Data section:

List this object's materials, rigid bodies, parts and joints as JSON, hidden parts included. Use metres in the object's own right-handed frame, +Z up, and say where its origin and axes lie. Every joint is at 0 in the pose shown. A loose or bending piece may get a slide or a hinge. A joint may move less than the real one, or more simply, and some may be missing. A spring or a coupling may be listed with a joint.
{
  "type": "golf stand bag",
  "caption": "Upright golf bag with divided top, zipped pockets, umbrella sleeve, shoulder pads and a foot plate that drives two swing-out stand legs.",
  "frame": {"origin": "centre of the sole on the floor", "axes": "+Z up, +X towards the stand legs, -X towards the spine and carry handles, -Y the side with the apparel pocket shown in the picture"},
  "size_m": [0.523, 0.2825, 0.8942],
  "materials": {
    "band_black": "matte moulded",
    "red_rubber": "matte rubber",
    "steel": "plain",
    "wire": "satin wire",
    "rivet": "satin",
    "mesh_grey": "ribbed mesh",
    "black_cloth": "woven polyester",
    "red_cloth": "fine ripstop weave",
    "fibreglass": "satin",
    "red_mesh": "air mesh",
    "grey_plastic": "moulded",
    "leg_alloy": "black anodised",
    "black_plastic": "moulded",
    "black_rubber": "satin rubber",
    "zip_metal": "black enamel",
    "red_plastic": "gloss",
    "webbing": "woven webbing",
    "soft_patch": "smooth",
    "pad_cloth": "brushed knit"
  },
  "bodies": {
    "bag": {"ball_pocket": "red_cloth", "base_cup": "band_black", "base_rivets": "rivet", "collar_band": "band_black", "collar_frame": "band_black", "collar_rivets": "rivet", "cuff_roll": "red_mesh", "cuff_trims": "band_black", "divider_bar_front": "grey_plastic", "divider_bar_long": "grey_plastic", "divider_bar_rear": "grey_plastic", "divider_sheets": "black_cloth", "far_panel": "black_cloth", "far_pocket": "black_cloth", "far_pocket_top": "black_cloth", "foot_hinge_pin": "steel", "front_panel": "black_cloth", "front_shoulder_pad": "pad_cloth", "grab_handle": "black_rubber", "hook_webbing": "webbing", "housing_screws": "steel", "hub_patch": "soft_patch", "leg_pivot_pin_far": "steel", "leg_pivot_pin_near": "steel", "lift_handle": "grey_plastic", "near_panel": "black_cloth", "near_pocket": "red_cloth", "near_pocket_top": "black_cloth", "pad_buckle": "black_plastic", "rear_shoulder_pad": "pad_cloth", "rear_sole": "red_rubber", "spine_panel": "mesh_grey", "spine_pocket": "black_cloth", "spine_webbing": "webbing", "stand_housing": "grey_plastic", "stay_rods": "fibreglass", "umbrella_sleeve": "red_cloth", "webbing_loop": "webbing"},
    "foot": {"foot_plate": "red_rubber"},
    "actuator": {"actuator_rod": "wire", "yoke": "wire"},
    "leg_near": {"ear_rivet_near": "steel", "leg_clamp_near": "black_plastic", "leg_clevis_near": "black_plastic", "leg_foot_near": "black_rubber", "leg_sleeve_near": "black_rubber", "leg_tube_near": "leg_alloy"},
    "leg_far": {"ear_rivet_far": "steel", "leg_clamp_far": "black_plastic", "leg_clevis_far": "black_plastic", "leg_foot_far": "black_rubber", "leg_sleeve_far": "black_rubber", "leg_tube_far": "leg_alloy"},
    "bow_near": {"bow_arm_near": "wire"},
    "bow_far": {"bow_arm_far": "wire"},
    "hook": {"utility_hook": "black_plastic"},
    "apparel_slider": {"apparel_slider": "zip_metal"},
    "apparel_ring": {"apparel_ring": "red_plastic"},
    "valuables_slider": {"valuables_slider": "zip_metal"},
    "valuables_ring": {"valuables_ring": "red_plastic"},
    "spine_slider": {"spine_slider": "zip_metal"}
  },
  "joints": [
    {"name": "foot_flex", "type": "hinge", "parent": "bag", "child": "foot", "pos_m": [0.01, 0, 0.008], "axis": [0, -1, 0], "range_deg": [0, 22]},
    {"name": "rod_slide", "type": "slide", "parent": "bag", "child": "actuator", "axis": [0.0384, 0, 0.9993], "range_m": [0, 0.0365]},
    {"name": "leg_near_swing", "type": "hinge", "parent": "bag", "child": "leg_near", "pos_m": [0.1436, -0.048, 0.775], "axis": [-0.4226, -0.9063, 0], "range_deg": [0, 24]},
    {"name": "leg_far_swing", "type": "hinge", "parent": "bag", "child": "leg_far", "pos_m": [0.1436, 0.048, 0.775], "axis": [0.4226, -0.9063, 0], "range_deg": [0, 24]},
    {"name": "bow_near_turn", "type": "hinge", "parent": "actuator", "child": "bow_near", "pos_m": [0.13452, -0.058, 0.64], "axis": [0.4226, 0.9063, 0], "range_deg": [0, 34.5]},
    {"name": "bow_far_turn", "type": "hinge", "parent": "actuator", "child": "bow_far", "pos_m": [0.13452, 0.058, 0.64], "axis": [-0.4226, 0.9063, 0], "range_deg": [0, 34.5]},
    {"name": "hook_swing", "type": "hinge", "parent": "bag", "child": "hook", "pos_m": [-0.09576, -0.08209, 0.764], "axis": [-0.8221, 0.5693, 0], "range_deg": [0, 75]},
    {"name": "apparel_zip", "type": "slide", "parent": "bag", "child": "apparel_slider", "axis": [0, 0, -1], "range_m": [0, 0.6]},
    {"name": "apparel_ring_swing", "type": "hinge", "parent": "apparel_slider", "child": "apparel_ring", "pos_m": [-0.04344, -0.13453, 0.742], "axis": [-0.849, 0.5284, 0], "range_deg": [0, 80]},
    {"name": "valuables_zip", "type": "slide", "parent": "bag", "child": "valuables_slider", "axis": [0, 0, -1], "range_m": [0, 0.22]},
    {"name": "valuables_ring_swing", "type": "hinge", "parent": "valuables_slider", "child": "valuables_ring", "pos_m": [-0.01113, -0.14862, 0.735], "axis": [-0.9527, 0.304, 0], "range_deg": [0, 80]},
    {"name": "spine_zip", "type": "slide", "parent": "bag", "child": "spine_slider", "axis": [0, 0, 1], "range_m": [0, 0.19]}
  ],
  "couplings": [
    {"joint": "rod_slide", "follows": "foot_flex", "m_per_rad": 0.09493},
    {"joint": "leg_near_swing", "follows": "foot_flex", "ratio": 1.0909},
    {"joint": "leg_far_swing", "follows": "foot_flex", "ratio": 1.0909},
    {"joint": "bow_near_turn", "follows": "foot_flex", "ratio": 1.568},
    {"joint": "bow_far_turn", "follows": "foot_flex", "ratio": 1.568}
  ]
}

What to work on: Search the data above for the word "joints", then gather each line in which it appears.

Response to the task:
List this object's materials, rigid bodies, parts and joints as JSON, hidden parts included. Use metres in the object's own right-handed frame, +Z up, and say where its origin and axes lie. Every joint is at 0 in the pose shown. A loose or bending piece may get a slide or a hinge. A joint may move less than the real one, or more simply, and some may be missing. A spring or a coupling may be listed with a joint.
  "joints": [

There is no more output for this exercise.